_DATA FOR THE TASK_.

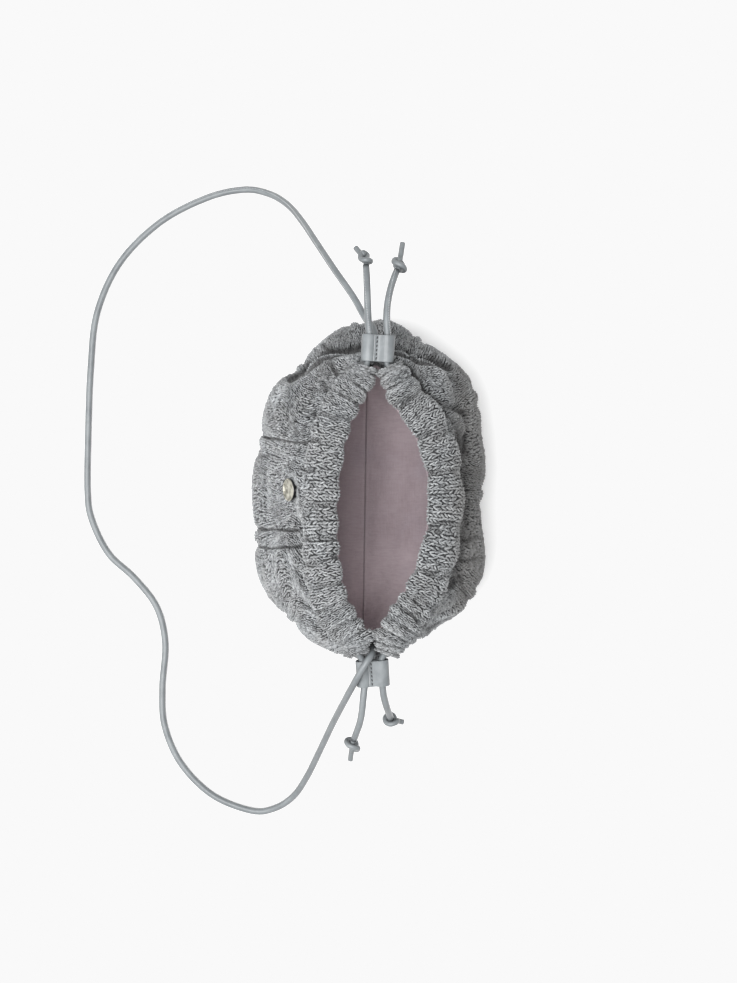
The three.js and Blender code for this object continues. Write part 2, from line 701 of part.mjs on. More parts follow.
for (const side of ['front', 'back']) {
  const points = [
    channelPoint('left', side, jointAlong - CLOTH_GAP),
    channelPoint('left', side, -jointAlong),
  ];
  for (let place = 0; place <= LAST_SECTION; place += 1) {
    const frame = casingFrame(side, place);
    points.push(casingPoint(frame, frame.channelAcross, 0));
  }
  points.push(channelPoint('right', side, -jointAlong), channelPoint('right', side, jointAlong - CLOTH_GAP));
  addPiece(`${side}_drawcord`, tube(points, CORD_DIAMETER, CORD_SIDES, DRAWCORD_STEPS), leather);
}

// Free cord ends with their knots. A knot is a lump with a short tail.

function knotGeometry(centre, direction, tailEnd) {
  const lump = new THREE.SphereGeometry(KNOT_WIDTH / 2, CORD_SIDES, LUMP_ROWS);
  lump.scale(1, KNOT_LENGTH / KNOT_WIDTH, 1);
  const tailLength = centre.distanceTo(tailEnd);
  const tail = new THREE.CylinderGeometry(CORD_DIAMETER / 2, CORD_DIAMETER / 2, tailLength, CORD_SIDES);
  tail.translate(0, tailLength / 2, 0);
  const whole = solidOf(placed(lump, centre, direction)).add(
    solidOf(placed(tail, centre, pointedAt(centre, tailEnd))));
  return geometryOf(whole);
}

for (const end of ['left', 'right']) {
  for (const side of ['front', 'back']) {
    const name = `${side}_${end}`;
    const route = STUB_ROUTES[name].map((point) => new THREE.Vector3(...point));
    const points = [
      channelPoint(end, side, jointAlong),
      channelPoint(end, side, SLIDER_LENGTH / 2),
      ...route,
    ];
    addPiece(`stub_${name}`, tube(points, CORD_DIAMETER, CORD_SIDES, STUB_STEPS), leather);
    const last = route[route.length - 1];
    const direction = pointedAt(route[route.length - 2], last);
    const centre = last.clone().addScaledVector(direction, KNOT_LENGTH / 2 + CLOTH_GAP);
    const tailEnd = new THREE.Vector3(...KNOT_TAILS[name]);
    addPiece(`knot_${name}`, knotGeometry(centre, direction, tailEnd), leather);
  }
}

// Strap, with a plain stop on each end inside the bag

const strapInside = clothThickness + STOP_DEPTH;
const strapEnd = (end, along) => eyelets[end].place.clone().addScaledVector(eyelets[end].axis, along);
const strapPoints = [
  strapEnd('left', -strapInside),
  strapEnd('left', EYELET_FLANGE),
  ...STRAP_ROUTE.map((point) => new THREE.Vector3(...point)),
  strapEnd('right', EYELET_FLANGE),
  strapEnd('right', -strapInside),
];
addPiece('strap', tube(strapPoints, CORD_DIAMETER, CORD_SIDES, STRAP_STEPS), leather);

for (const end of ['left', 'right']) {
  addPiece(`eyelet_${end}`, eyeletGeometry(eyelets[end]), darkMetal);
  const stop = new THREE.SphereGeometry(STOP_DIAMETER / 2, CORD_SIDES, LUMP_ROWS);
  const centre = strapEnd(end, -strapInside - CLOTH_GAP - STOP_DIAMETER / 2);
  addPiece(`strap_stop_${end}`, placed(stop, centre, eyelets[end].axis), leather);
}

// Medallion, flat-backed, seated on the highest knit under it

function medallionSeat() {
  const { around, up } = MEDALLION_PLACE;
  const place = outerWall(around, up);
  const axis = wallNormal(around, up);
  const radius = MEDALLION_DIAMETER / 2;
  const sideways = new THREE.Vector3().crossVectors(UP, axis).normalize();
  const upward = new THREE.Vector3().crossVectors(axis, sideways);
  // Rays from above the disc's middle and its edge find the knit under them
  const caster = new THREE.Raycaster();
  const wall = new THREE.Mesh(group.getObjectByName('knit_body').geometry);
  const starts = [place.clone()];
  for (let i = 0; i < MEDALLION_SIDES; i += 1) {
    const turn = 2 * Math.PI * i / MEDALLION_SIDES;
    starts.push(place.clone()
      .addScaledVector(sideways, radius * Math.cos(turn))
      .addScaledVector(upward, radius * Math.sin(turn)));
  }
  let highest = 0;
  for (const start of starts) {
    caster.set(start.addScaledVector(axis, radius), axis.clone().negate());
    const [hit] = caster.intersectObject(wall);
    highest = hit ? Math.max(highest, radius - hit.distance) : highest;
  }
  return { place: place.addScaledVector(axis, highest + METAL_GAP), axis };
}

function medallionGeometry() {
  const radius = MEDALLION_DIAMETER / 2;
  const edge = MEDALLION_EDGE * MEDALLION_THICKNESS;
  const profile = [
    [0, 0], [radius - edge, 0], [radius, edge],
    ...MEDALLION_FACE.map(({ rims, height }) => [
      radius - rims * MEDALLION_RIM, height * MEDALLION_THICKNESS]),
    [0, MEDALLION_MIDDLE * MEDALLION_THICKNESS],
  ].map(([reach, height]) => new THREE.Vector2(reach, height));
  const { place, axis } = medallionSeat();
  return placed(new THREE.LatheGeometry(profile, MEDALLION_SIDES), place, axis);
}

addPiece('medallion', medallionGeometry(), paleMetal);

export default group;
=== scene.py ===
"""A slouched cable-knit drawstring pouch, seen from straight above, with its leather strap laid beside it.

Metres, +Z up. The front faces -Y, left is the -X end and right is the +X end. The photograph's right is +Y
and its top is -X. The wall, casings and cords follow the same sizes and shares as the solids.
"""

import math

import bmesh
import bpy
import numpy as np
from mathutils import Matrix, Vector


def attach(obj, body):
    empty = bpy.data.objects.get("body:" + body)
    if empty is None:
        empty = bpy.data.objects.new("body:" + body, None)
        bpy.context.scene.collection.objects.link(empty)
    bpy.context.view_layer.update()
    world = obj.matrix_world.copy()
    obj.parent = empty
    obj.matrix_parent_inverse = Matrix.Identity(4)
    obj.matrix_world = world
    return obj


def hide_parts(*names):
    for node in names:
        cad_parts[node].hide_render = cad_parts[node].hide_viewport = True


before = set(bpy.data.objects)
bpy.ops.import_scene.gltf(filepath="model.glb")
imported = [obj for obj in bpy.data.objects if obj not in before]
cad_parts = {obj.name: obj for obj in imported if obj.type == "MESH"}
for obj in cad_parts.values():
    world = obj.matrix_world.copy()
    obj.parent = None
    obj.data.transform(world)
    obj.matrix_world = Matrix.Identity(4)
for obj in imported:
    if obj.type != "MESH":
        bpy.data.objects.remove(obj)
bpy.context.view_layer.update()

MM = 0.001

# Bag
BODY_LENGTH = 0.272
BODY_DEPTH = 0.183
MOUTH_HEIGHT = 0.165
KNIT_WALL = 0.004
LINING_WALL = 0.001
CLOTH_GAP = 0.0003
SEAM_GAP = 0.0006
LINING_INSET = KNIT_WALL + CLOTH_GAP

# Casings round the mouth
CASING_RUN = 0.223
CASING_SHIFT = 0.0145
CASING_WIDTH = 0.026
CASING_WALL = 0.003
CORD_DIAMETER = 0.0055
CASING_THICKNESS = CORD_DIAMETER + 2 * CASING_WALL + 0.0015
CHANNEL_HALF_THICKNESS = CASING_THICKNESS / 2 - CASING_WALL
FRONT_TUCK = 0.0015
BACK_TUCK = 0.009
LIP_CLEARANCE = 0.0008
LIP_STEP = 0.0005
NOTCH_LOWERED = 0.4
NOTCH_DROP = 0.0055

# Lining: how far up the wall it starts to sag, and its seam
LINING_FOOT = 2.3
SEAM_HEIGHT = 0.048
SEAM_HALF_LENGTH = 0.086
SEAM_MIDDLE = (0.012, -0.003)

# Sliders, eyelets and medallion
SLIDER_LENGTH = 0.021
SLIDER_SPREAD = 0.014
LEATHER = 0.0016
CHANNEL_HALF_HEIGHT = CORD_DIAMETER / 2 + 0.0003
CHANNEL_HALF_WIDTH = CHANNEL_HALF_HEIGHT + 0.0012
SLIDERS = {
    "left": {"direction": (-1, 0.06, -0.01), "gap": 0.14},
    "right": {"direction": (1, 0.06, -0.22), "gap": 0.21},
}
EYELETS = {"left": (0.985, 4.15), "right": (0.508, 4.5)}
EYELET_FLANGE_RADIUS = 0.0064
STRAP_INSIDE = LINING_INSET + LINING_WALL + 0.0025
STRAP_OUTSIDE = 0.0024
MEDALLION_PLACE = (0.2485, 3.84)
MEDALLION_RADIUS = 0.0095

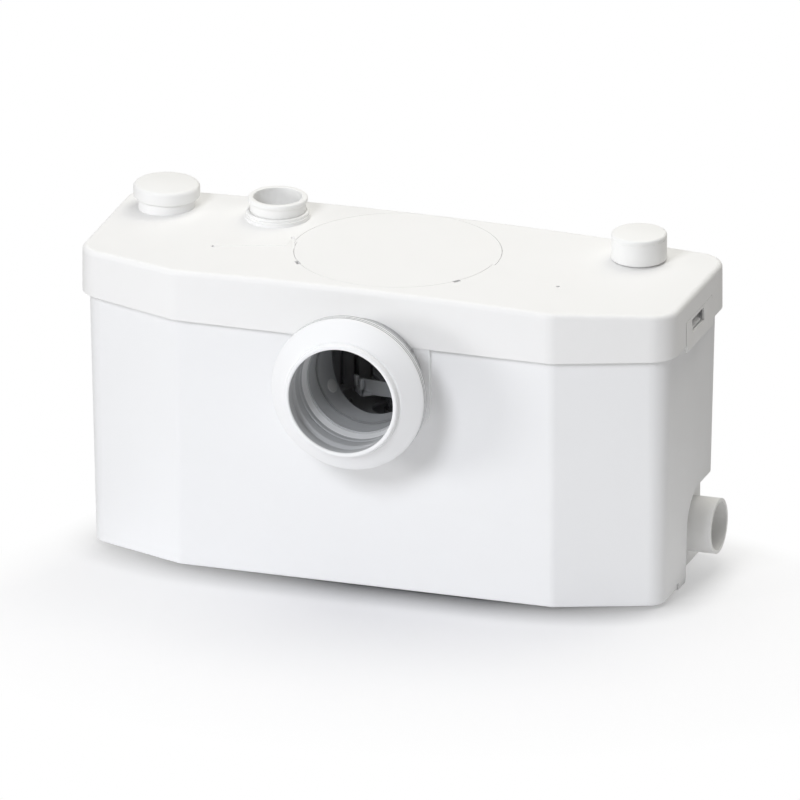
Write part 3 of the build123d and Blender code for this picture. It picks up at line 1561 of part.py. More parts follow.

_EXERCISE TASK_.
Look back at the data above. Transcribe exactly the lines starting at the line that contains "MEDALLION_SIDES), place, axis);" and ending at the line that contains "if empty is".

_ANSWER TO THIS TASK_.
  return placed(new THREE.LatheGeometry(profile, MEDALLION_SIDES), place, axis);
}

addPiece('medallion', medallionGeometry(), paleMetal);

export default group;
=== scene.py ===
"""A slouched cable-knit drawstring pouch, seen from straight above, with its leather strap laid beside it.

Metres, +Z up. The front faces -Y, left is the -X end and right is the +X end. The photograph's right is +Y
and its top is -X. The wall, casings and cords follow the same sizes and shares as the solids.
"""

import math

import bmesh
import bpy
import numpy as np
from mathutils import Matrix, Vector


def attach(obj, body):
    empty = bpy.data.objects.get("body:" + body)
    if empty is None:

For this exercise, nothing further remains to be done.